The moral vocabulary, too, is enlisted. Gyermekvédelem—child protection—should mean safeguarding against poverty, hunger, violence. Today it is reduced to censorship, to the exclusion of LGBTQ+ themes. Children are not shielded from abuse, but from information. Keresztény—Christian—no longer designates the disciple of Christ. It is a badge of loyalty to the government’s world-view, a cultural marker without need for faith or prayer.

Even the word közmédia is corrupted. It once meant media of all for all. Today “public” means state, and “balanced” means uniform.
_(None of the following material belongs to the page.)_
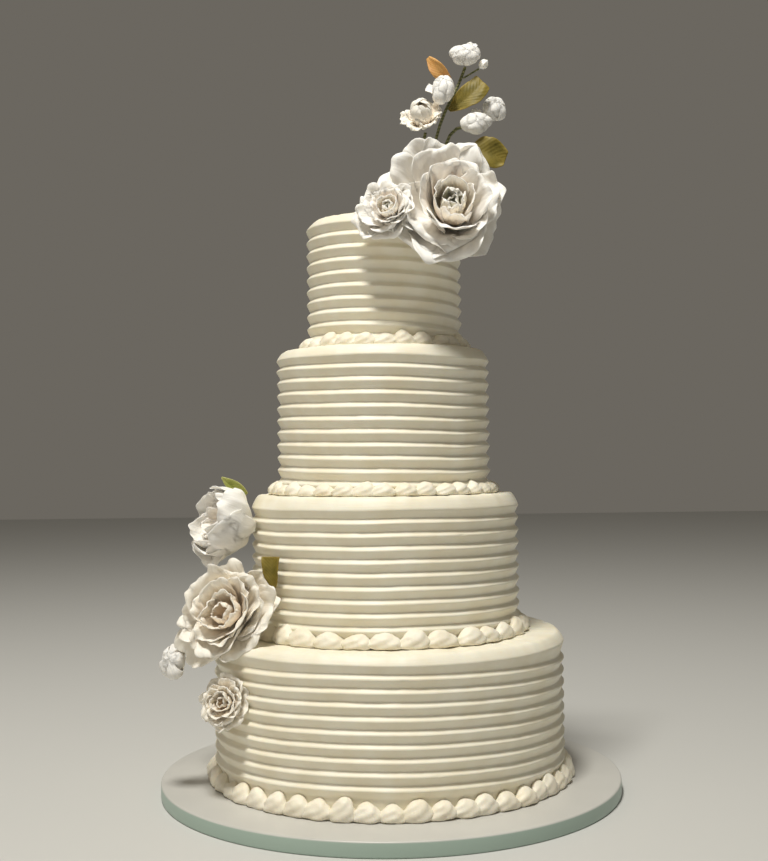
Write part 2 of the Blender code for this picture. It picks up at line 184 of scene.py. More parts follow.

These examples show how power still corrupts meaning. Just as the Nazis elevated the banal into the sacred and the brutal into the natural, today’s Hungarian politics inflates neutral words into slogans, deflates noble ones into accusations, and thereby creates a linguistic fog. Through this fog, citizens stumble—half-believing, half-mocking, but always surrounded by the dull hum of words that no longer say what they mean.

Thus a whole vocabulary shifts. Dialogue without dialogue (konzultáció), consultation without society (társadalmi egyeztetés), media without plurality (közmédia). Neutral terms are armed, noble terms are emptied, and all words march in step to the rhythm of power. And here lies the danger. When words lose their older meanings, citizens lose the ability to name reality. They can only repeat the slogans, or else fall silent.

Klemperer once wrote that words act like tiny doses of arsenic: swallowed unnoticed, harmless at first, and only later the poison works. In Hungary today, too, the vocabulary of politics sweetens itself with “protection,” “peace,” “national.” But the aftertaste is bitter.